Mechanisms for Efficiency Improvement in ZnO-Based Hybrid QLEDs: Beyond Suppression of Emission Quenching

The presence of surface defects on ZnO nanoparticles provides additional pathways for exciton quenching, which consequently diminishes the efficiency of quantum-dot-light-emitting diodes (QLEDs). Insulating layers are commonly inserted between the ZnO electron-transport layer (ETL) and quantum dot (QD) emission layer to enhance device performance, often with the improvement being attributed, sometimes without sufficient justification, to the suppression of emission quenching, as evidenced by photoluminescence characterization. Here, we revisit the ZnO/QDs bilayer interface and carry out in situ temperature-dependent transient electroluminescence spectroscopy measurements to unravel the influence of the Al2O3 insulating layer on the charge dynamics in the device.

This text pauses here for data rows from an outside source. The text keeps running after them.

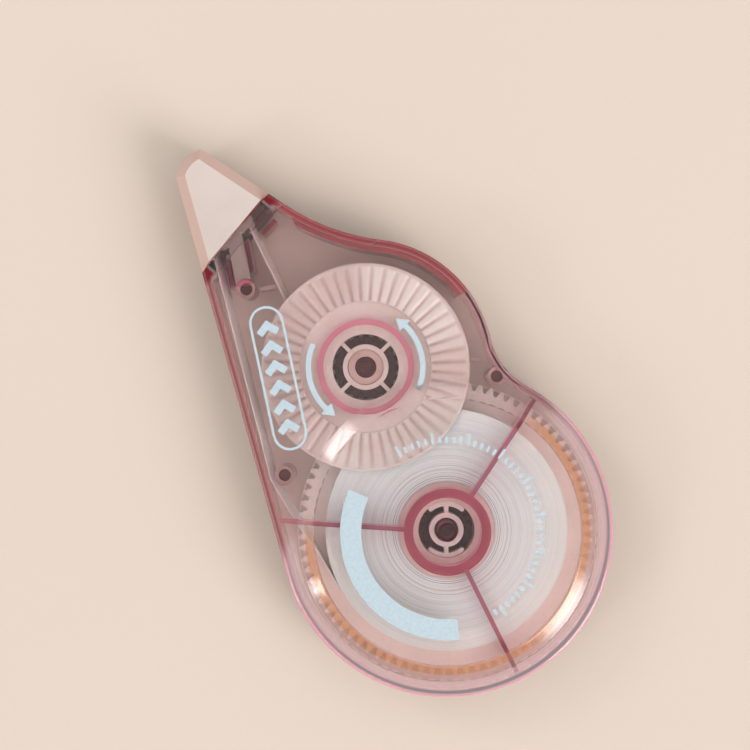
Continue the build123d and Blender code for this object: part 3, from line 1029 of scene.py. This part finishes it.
def make_prints():
    """A broad band and a scale of ticks round the supply reel, turning arrows, and a row of chevrons."""
    ink = printed_ink()
    on_plateau = (plateau_height + ink_low, plateau_height + ink_high)
    on_deck = (deck_height + ink_low, deck_height + ink_high)
    marks = [strip(arc(supply_axis, band_radius, band_start, band_end), band_width, *on_plateau)]
    for tick in range(tick_count):
        turn = math.radians(tick_start - tick * tick_spacing)
        reach = tick_long if tick % tick_group == 0 else tick_short
        path = [polar(supply_axis, tick_radius, turn), polar(supply_axis, tick_radius + reach, turn)]
        marks.append(strip(path, tick_width, *on_plateau))
    new_piece("printed_scale", merged(marks), ink, "case")

    marks = []
    for start in (turn_arrow_start, turn_arrow_start + 180):
        end = start + turn_arrow_sweep
        shaft = arc(take_up_axis, turn_arrow_radius, start, end)
        marks.append(strip(shaft, turn_arrow_width, *on_deck))
        tip = polar(take_up_axis, turn_arrow_radius, math.radians(end + turn_arrow_tip))
        flare = turn_arrow_flare * turn_arrow_width
        inner = polar(take_up_axis, turn_arrow_radius - flare, math.radians(end))
        outer = polar(take_up_axis, turn_arrow_radius + flare, math.radians(end))
        marks.append(plate([inner, outer, tip], *on_deck))
    new_piece("printed_turn_arrows", merged(marks), ink, "case")

    along = Vector((math.cos(badge_angle), math.sin(badge_angle), 0))
    across = Vector((-along.y, along.x, 0))
    border = capsule(badge_centre, along, badge_length, badge_width)
    marks = [strip(border, badge_line, *on_deck, closed=True)]
    for chevron in range(chevron_count):
        offset = (chevron - (chevron_count - 1) / 2) * chevron_spacing
        nose = badge_centre + along * (offset + chevron_depth / 2)
        left = badge_centre + along * (offset - chevron_depth / 2) + across * chevron_reach
        right = badge_centre + along * (offset - chevron_depth / 2) - across * chevron_reach
        path = [(point.x, point.y) for point in (left, nose, right)]
        marks.append(strip(path, chevron_width, *on_deck))
    new_piece("printed_chevrons", merged(marks), ink, "case")


make_prints()

# ---- Floor, light and camera ----

floor_size = 3.0
floor_gap = 0.05 * MM
camera_place = (1.0 * MM, 35.2 * MM, 290 * MM)
camera_lens = 65.3
camera_sensor = 36.0
camera_roll = math.radians(26.4)
image_right = Vector((math.cos(camera_roll), -math.sin(camera_roll), 0.0))
image_up = Vector((math.sin(camera_roll), math.cos(camera_roll), 0.0))


def make_floor():
    """A level sheet of card just under the roller."""
    place = (supply_axis.x, supply_axis.y, cad_low.z - floor_gap)
    bpy.ops.mesh.primitive_plane_add(size=floor_size, location=place)
    floor = bpy.context.object
    floor.name = "floor"
    assign(floor, floor_card())


def make_camera():
    """Straight down, turned so that the tip points to the upper left."""
    data = bpy.data.cameras.new("camera")
    data.lens = camera_lens
    data.sensor_width = camera_sensor
    camera = bpy.data.objects.new("camera", data)
    bpy.context.scene.collection.objects.link(camera)
    turn = Matrix((image_right, image_up, Vector((0, 0, 1)))).transposed().to_4x4()
    camera.matrix_world = Matrix.Translation(camera_place) @ turn
    bpy.context.scene.camera = camera


def towards(azimuth, elevation):
    """Direction at an azimuth from the image's right and an elevation above the floor, in degrees."""
    turn, rise = math.radians(azimuth), math.radians(elevation)
    level = image_right * math.cos(turn) + image_up * math.sin(turn)
    return level * math.cos(rise) + Vector((0, 0, math.sin(rise)))


# Each patch of light is (half angle, blur, strength); a window's azimuth and elevation come first.
room_light = 0.58
room_colour = (1.0, 0.985, 0.97, 1.0)
ceiling = (55, 30, 0.87)
ceiling_shade = (22, 8, 0.92)
windows = [
    (-38, 30, (16, 4, 11.5)),
    (-38, 50, (35, 20, 0.45)),
    (212, 28, (6, 1.5, 14.0)),
    (200, 35, (25, 15, 0.7)),
    (144, 34, (9, 2, 6.5)),
]


def make_world():
    """A soft pale room, with a bright window low at the image's lower right and two to the left."""
    world = bpy.data.worlds.new("studio")
    bpy.context.scene.world = world
    world.use_nodes = True
    tree = world.node_tree
    background = tree.nodes["Background"]
    place = tree.nodes.new("ShaderNodeTexCoord")

    def window(direction, half_angle, blur, strength):
        """A round patch of light with a soft edge; angles in degrees."""
        dot = tree.nodes.new("ShaderNodeVectorMath")
        dot.operation = "DOT_PRODUCT"
        tree.links.new(place.outputs["Generated"], dot.inputs[0])
        dot.inputs[1].default_value = direction
        soft = tree.nodes.new("ShaderNodeMapRange")
        soft.interpolation_type = "SMOOTHSTEP"
        tree.links.new(dot.outputs["Value"], soft.inputs["Value"])
        soft.inputs["From Min"].default_value = math.cos(math.radians(half_angle + blur))
        soft.inputs["From Max"].default_value = math.cos(math.radians(max(half_angle - blur, 0)))
        soft.inputs["To Max"].default_value = strength
        return soft.outputs[0]

    def combine(operation, first, second):
        """A sum, difference or product of two numbers or sockets."""
        made = tree.nodes.new("ShaderNodeMath")
        made.operation = operation
        for socket, value in zip(made.inputs, (first, second)):
            if isinstance(value, bpy.types.NodeSocket):
                tree.links.new(value, socket)
            else:
                socket.default_value = value
        return made.outputs[0]

    zenith = Vector((0, 0, 1))
    total = combine("ADD", window(zenith, *ceiling), room_light)
    total = combine("MULTIPLY", total, combine("SUBTRACT", 1.0, window(zenith, *ceiling_shade)))
    lights = [window(towards(azimuth, elevation), *patch) for azimuth, elevation, patch in windows]
    for light in lights:
        total = combine("ADD", total, light)
    tree.links.new(total, background.inputs["Strength"])
    background.inputs["Color"].default_value = room_colour


make_floor()
make_camera()
make_world()
scene = bpy.context.scene
scene.view_settings.view_transform = "Standard"
scene.cycles.transmission_bounces = 16
scene.cycles.max_bounces = 20
scene.cycles.transparent_max_bounces = 16
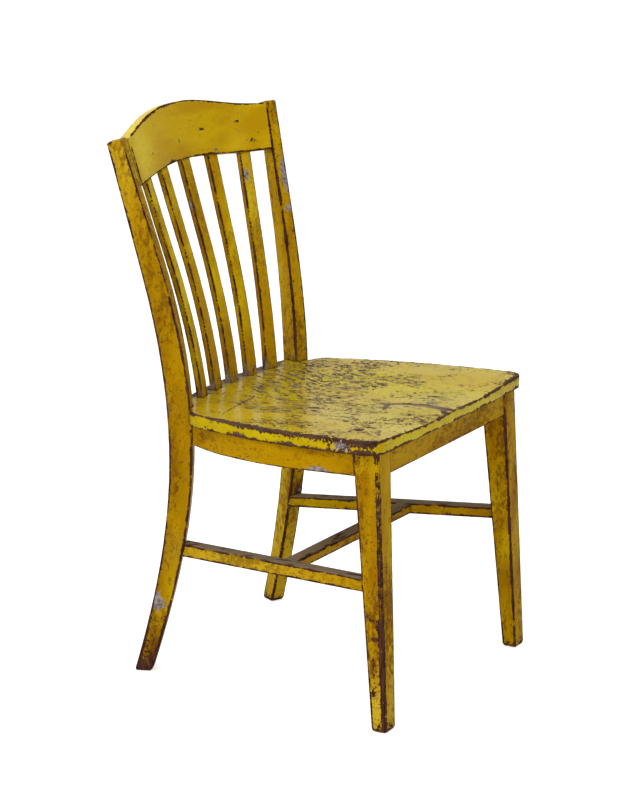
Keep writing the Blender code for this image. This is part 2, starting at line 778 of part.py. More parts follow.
def build_side_apron(hand, grow=0.0, material=None):
    leg_z = apron_middle_z(LEG_TOP_Y)
    start = leg_front_y(leg_z) + leg_depth(leg_z) - ROOT_OVERLAP
    end = post_point(LEFT, 1.0, -1.0, apron_middle_z(POST_Y)).y + APRON_THICKNESS
    rings = []
    for step in range(SIDE_APRON_STEPS + 1):
        y = blend(start, end, step / SIDE_APRON_STEPS)
        outline = rounded_rectangle(APRON_THICKNESS + 2 * grow, APRON_HEIGHT + 2 * grow,
                                    [APRON_ROUND] * 4, 1)
        ring = []
        for across, up in outline:
            x, bowed_y = side_apron_point(hand, y, APRON_THICKNESS / 2 - across)
            ring.append(Vector((x, bowed_y, apron_middle_z(bowed_y) + up)))
        rings.append(ring)
    return loft("apron_" + SIDE_NAMES[hand], rings, material)


def side_apron_landing(hand):
    """Where the middle of the side apron's thickness meets the post's front face."""
    face = post_point(hand, 0.0, -1.0, apron_middle_z(POST_Y))
    outward = post_axes(hand, face.z)[1]
    facing = Vector((-outward.y, outward.x, 0.0)) * hand
    start = face.y - APRON_REAR_LAND
    for step in range(APRON_LANDING_STEPS):
        outer_y = start + 2 * APRON_REAR_LAND * step / APRON_LANDING_STEPS
        x, y = side_apron_point(hand, outer_y, APRON_THICKNESS / 2)
        if (Vector((x, y, face.z)) - face).dot(facing) >= 0.0:
            break
    return x, y


def side_apron_tenon(hand, at_leg, grow=0.0):
    if at_leg:
        leg_z = apron_middle_z(LEG_TOP_Y)
        leg_y = leg_front_y(leg_z) + leg_depth(leg_z)
        x, y = side_apron_point(hand, leg_y, APRON_THICKNESS / 2 + APRON_TENON_OFFSET)
        direction = Vector((0.0, -1.0, 0.0))
        length = APRON_TENON_LENGTH
    else:
        x, y = side_apron_landing(hand)
        direction = post_axes(hand, apron_middle_z(POST_Y))[0]
        length = APRON_REAR_TENON_LENGTH
    centre = Vector((x, y, apron_middle_z(y)))
    sideways = Vector((direction.y, -direction.x, 0.0))
    end = centre + direction * (length + grow)
    return block_between("tenon", centre - direction * TENON_ROOT, end, sideways,
                         APRON_TENON_THICKNESS + 2 * grow, APRON_TENON_HEIGHT + 2 * grow)


def build_front_apron(grow=0.0, material=None):
    leg_z = apron_middle_z(LEG_TOP_Y)
    reach = leg_outer_x(leg_z) - leg_width(leg_z) + ROOT_OVERLAP
    lean = (LEG_FOOT_Y - LEG_TOP_Y) / seat_under(LEG_TOP_Y)
    rings = []
    for x in (-reach, reach):
        ring = []
        for across, up in rounded_rectangle(APRON_THICKNESS + 2 * grow, APRON_HEIGHT + 2 * grow,
                                            [APRON_ROUND] * 4, 1):
            y = LEG_TOP_Y + APRON_INSET + APRON_THICKNESS / 2 + across
            drop = APRON_HEIGHT / 2 - up
            ring.append(Vector((x, y + lean * drop, apron_middle_z(y) + up)))
        rings.append(ring)
    return loft("apron_front", rings, material)


def front_apron_tenon(hand, grow=0.0):
    y = LEG_TOP_Y + APRON_INSET + APRON_THICKNESS / 2 + APRON_TENON_OFFSET
    z = apron_middle_z(y)
    inner_x = leg_outer_x(z) - leg_width(z)
    start = Vector((hand * (inner_x - ROOT_OVERLAP), y, z))
    end = Vector((hand * (inner_x + APRON_TENON_LENGTH + grow), y, z))
    return block_between("tenon", start, end, Vector((0, 1, 0)),
                         APRON_TENON_THICKNESS + 2 * grow, APRON_TENON_HEIGHT + 2 * grow)


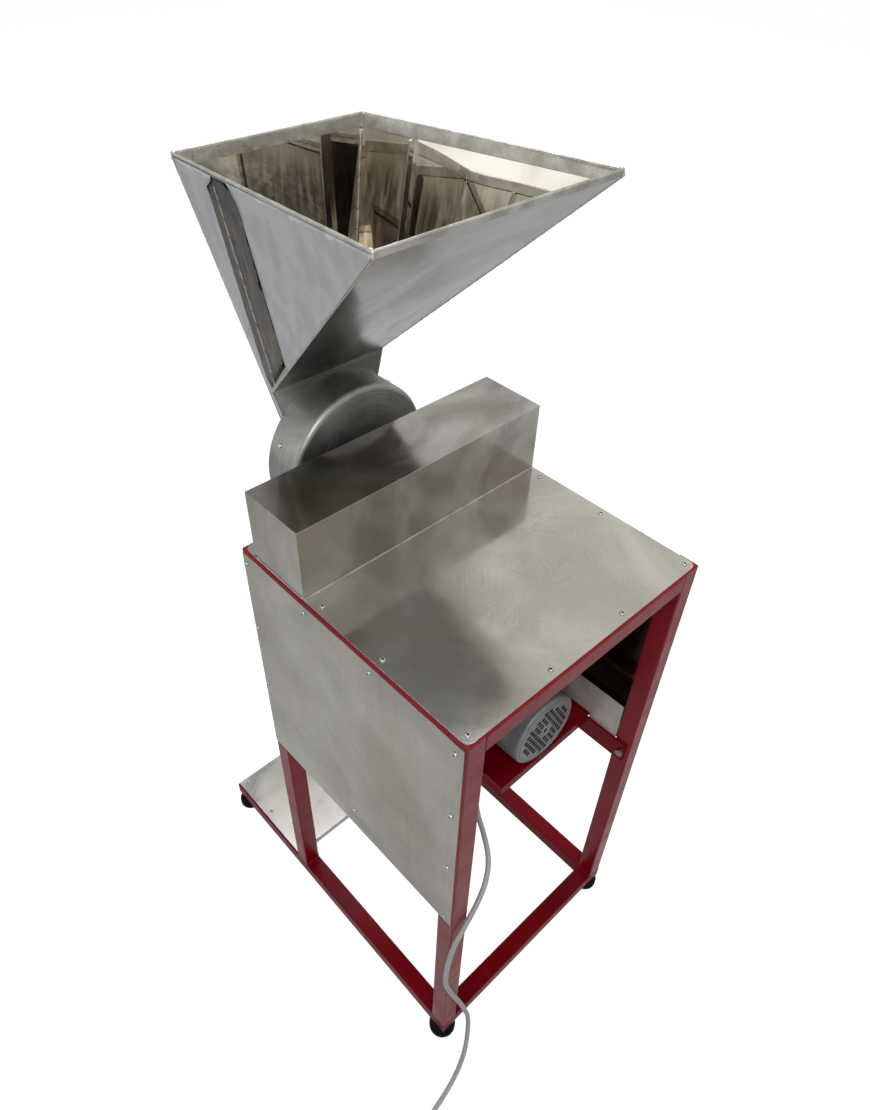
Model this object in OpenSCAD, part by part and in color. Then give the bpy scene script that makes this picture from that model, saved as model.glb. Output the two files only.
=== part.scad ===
// Sugar grinder: a belt-driven hammer mill on a four-legged tube frame.
// The motor sits under the top plate, the mill drum hangs on the front of the
// frame, and a sheet-metal hopper feeds it through its front cover.
// X runs across the frame, the hopper side is at -Y, the fan of the motor looks
// out of the open back at +Y, and Z is up from the floor.

/* [Frame] */
// Width of the frame across X
frame_w = 428; // [410:1:460]
// Depth of the frame between the front and back faces of the legs
frame_d = 424; // [410:1:450]
// Height of the frame top above the undersides of the base rails
frame_h = 853; // [800:1:950]
// How far the base reaches in front of the front legs
base_reach = 216; // [180:1:260]
// Outer size of the square tube
tube = 30; // [28:1:32]
// Corner radius of the square tube
tube_r = 2.5; // [1:0.5:4]

/* [Feet] */
// Height of a foot from the floor to the base rail
foot_h = 26; // [22:1:34]
// Radius of a foot at the floor
foot_r = 23; // [18:1:26]
// Radius of a foot at its top
foot_neck_r = 17; // [13:1:17]
// Distance of a foot's centre from the end of its rail
foot_inset = 17; // [15:1:30]
// Radius of the foot's stud
stud_r = 5; // [4:0.5:6]

/* [Sheets] */
// Thickness of the stainless sheets
sheet = 1.5; // [1:0.1:2]
// Strip of painted tube left free round the top plate
plate_inset = 3; // [2:0.5:6]
// Corner radius of the top plate
plate_corner_r = 10; // [6:1:14]
// Height of a side panel
panel_h = 420; // [380:1:440]
// Distance of the side panels below the top of the frame
panel_drop = 4; // [2:0.5:10]
// Distance of the side panels from the front and back faces of the legs
panel_inset = 3; // [1:0.5:6]
// Head radius of the sheet screws
screw_head_r = 3.6; // [3:0.1:4.2]
// Shank radius of the sheet screws
screw_r = 1.8; // [1.4:0.1:2]

/* [Belt cover] */
// Distance of the belt cover from the sides of the frame
cover_inset = 3.5; // [2:0.5:8]
// Depth of the belt cover
cover_d = 106; // [104:1:112]
// Height of the belt cover
cover_h = 107; // [100:1:130]
// Distance of the cover's front face from the front of the frame
cover_front = 27; // [24:1:32]
// Length of the belt slot in the top plate
slot_l = 108; // [104:1:120]
// Width of the belt slot in the top plate
slot_w = 28; // [26:1:30]

/* [Mill] */
// Sideways position of the mill axis
mill_x = 8; // [0:1:16]
// Height of the mill axis above the top plate
mill_rise = 42.5; // [40:0.5:46]
// Outer radius of the mill drum
drum_r = 114.5; // [112:0.5:118]
// Depth of the mill drum along Y
drum_depth = 58; // [56:0.5:64]
// Wall of the mill drum
drum_wall = 3; // [2:0.5:4]
// Radius of the drum's rounded back edge
drum_edge_r = 7.5; // [5:0.5:10]
// Thickness of the front cover plate of the drum
front_plate = 3; // [2:0.5:4]
// Radius of the mill shaft
shaft_r = 12.5; // [11:0.5:14]
// Radius of the rotor disc
rotor_r = 62; // [58:1:64]
// Thickness of the rotor disc
rotor_t = 8; // [6:1:10]
// Radius on which the hammer pins stand
pin_circle_r = 50; // [48:1:51]
// Radius of a hammer pin
pin_r = 4; // [3:0.5:5]
// Length of a hammer from its pin to its tip
hammer_l = 44; // [40:1:46]
// Width of a hammer
hammer_w = 20; // [16:1:24]
// Thickness of a hammer
hammer_t = 6; // [4:1:7]

/* [Drive] */
// Pitch radius of the mill pulley
mill_pulley_r = 30; // [26:1:31]
// Pitch radius of the motor pulley
motor_pulley_r = 52; // [44:1:54]
// Width of both pulleys
pulley_w = 22; // [20:1:23]
// Distance of the belt's middle plane from the front of the frame
belt_y = 80; // [78:1:82]
// Outer width of the belt section
belt_top_w = 12; // [10:0.5:13]
// Inner width of the belt section
belt_in_w = 8.5; // [7:0.5:9.5]
// Height of the belt section
belt_t = 7.5; // [6:0.5:8]

/* [Motor] */
// Sideways position of the motor axis
motor_x = -64; // [-70:1:-58]
// Height of the motor axis above its plate
motor_rise = 66; // [66:1:70]
// Outer radius of the motor body over its fins
motor_r = 62; // [58:1:63]
// Radius of the fan cover
fan_cover_r = 64.5; // [63:0.5:65]
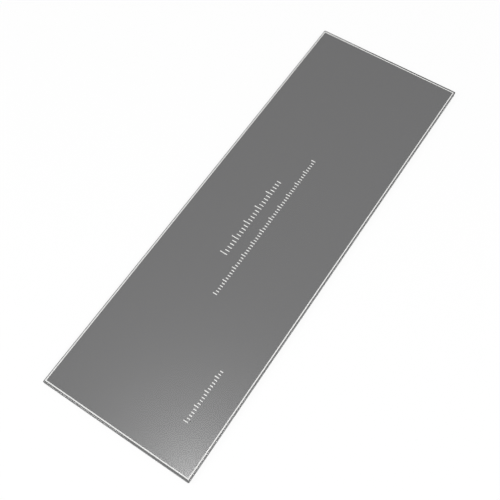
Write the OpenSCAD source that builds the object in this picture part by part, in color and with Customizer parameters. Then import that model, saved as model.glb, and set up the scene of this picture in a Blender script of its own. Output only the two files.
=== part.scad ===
// Icing smoother: one flat plate of see-through acrylic. Any of its four straight edges smooths the icing.
// Origin at the centre of the bottom face, X across the plate, Y along it, Z up. Millimetres.

/* [Plate] */
// Length of the plate, which is also the length of the two long working edges
plate_length = 304.8; // [270:0.1:400]
// Width of the plate, which is also the length of the two short working edges
plate_width = 101.6; // [90:0.1:200]
// Thickness of the acrylic sheet
plate_thickness = 3; // [2:0.1:8]

/* [Edges] */
// Width of the shallow top bevel along the two long edges, seen from above
long_bevel_width = 0.7; // [0.5:0.1:2]
// Width of the shallow top bevel along the two short edges, seen from above
short_bevel_width = 1.2; // [0.5:0.1:2]
// Depth of both bevels at the plate's edge
bevel_depth = 0.4; // [0.1:0.1:0.8]
// Radius that eases the arris where the bottom face meets an edge
arris_radius = 0.5; // [0.2:0.05:0.9]
// Radius of the four corners, seen from above
corner_radius = 0.8; // [0.3:0.1:6]

/* [Engraving] */
// Depth of the engraved ticks in the top face
engraving_depth = 0.15; // [0.05:0.05:0.5]
// Width of one tick's stroke
tick_width = 0.6; // [0.3:0.05:0.9]

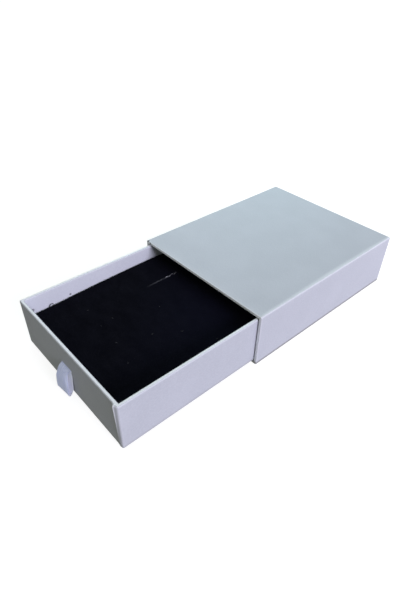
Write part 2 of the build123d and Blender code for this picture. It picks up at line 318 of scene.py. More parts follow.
def black_velvet(tree):
    """Short black pile: nap clouds, a painted bluish sheen, fine grain, and a paler cut at the slit."""
    coords = object_coords(tree)
    nap = speckle(tree, coords, (9.0, 5.0, 9.0), 4.0, 0.6)
    pile = speckle(tree, coords, 0.5, 3.0, 0.75)
    tufts = maths(tree, "ADD", product(tree, nap, 0.5), product(tree, pile, 0.5))
    colour = mix_colour(tree, remap(tree, tufts, 0.36, 0.64), VELVET_DEEP, VELVET_NAP)
    place = parts_of(tree, coords)
    # painted sheen: lighter and bluer towards the sleeve's mouth and +X
    painted_sheen = remap(tree, maths(tree, "ADD", place["X"], place["Y"]),
                    SHEEN_FROM * MM, SHEEN_TO * MM, 0.0, SHEEN_MOST)
    colour = mix_colour(tree, painted_sheen, colour, VELVET_SHEEN_PAINT)
    frayed = speckle(tree, coords, (1.0, 2.2, 1.0), 3.0, 0.7)
    cut = product(tree, attribute(tree, "cut"), remap(tree, frayed, 0.38, 0.62))
    return {
        "Base Color": mix_colour(tree, cut, colour, VELVET_CUT),
        "Normal": bump(tree, nap, 0.6, 0.5, bump(tree, pile, 0.30, 0.8)),
        "Roughness": 1.0, "Specular IOR Level": 0.02,
        "Sheen Weight": 0.004, "Sheen Roughness": 0.6}


# darkest and palest tone of the loose fibres
LINT_TONES = (0.013, 0.013, 0.016), (0.055, 0.055, 0.062)
CRUMB_TONES = (0.80, 0.80, 0.84), (0.95, 0.95, 0.98)
BACKING_TONES = (0.16, 0.16, 0.17), (0.36, 0.36, 0.38)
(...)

The results indicate that, in contrast to the control device without an insulating layer, QLED incorporating an Al2O3 insulating layer exhibits a preferential distribution of holes toward QDs farther from the QD/ZnO interface at lower driving voltages. Besides the reduced emission quenching of QDs (if any), this spatial redistribution of holes should primarily elevate the efficiency of the exciton formation, hence resulting in a substantial enhancement of device efficiency. Our research highlights the crucial role of charge distribution in determining the performance of QLEDs.